What has been happening on the streets of Bangkok is a necessary venting of pent up frustration, an active expression of democratic yearning, an assertion of minority speech coupled the right of assembly. The non-violent guerilla style tactics of taking temporary control of public property recalls the Occupy protests in the US; the spirit of Zucotti Park is alive at Soi Aree today. The classic marches on Ratchdomnern and other iconic centers draws on the heritage the Bangkok demonstrations of the 1970’s, Black May and the mass mobilizations of recent years.

It takes far more courage and commitment to take to the streets and sit-in at a public place under constant threat of harassment and crackdown than it does to drop a ballot in a box. These huge popular demonstrations are a blunt expression of democracy in action, a wishful manifestation of rule of the people by the people.

There is no saying where the current demonstrations will end, or what wrong turns Suthep and his comrades might take, or when tragedy might befall unlucky people in the wrong place at the wrong time when the inevitable crackdown and Thermidor sets in. But the people out there putting their lives on the line are worth listening to, because they are saying things that would otherwise find scant expression in a system dominated by the ruling party. 

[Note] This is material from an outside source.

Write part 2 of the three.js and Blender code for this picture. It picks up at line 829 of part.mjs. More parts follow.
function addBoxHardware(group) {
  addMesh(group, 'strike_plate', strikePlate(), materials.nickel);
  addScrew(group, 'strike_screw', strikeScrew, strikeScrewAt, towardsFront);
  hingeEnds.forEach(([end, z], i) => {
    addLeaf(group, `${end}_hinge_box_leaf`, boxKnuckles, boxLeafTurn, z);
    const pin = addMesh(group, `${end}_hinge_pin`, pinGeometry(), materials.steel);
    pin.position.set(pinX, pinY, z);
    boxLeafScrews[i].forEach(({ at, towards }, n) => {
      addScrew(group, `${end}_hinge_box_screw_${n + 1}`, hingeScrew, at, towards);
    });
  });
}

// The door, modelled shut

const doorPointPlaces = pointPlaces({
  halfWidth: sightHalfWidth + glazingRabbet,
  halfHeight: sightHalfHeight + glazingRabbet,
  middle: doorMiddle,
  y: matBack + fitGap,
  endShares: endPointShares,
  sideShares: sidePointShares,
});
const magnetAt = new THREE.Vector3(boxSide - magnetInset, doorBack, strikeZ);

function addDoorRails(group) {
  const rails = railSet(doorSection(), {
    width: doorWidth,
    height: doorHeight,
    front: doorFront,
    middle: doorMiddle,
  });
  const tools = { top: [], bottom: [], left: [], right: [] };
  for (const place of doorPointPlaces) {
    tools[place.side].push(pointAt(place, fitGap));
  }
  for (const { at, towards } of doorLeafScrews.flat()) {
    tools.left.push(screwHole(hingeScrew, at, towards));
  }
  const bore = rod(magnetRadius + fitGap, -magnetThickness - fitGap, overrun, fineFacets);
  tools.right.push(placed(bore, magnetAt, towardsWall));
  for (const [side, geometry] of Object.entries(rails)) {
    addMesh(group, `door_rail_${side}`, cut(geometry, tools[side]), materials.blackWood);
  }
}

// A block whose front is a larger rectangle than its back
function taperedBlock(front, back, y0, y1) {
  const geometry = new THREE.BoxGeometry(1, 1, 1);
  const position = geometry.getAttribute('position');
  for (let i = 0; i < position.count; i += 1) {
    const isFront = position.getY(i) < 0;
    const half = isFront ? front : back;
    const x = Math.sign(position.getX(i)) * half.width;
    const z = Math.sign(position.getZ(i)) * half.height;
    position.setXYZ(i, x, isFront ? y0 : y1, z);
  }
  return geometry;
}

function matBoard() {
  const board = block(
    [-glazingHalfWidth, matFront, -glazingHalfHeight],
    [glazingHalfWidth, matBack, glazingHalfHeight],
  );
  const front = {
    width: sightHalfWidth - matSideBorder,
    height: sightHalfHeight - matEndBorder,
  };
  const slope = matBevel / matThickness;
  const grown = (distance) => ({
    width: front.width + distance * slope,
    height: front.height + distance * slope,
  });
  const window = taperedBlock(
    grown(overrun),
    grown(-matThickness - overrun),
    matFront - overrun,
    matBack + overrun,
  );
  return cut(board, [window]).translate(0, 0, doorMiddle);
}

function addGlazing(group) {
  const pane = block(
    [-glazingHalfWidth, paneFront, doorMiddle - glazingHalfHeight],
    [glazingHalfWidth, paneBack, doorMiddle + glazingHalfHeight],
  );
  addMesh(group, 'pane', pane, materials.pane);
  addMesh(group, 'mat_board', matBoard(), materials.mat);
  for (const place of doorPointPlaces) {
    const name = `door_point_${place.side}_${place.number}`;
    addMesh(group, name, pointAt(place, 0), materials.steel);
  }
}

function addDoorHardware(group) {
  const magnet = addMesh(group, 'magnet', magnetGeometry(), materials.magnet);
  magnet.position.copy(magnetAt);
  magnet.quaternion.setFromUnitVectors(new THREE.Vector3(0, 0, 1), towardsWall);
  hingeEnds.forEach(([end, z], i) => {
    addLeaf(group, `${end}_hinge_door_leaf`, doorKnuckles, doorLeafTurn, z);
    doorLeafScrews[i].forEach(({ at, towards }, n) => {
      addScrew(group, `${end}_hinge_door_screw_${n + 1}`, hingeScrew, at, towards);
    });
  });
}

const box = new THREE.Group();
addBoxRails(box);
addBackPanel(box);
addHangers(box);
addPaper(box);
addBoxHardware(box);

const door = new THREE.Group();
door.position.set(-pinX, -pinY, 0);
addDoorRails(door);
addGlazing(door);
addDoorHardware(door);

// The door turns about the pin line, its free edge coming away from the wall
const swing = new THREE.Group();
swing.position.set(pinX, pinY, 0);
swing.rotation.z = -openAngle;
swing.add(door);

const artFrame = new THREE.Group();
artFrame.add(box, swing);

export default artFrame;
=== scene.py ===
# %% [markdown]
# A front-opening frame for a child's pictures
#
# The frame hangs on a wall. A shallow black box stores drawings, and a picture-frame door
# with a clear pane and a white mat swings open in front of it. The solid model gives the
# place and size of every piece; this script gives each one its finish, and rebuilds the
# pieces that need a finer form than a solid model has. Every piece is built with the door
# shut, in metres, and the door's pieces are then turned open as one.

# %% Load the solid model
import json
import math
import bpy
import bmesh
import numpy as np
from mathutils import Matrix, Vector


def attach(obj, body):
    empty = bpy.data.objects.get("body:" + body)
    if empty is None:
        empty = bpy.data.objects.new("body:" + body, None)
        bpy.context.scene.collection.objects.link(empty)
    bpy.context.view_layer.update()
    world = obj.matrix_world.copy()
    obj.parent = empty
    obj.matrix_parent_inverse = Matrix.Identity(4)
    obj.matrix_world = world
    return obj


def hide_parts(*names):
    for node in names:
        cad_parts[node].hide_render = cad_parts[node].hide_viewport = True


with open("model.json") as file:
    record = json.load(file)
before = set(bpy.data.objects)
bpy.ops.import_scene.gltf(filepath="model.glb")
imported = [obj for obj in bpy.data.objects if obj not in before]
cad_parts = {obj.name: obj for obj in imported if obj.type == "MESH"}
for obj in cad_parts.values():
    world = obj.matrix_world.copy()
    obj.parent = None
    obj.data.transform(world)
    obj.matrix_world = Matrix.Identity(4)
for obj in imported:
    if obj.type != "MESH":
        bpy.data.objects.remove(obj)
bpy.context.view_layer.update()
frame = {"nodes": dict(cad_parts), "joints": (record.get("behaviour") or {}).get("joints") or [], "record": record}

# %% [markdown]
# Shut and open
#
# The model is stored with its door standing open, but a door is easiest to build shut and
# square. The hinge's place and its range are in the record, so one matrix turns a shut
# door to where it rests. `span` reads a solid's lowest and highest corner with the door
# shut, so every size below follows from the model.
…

It’s the voice of the disenfranchised opposition, speaking out, shouting out, trying to alter the fate of a nation that they see as being on a path to ruin.  before they lose their rights altogether. They are taking great personal risks and putting up with considerable discomfort to stop the runaway train of unchecked greed and coordinated power grab. They want their country back, they want fair play, they want to live in dignity, not debt.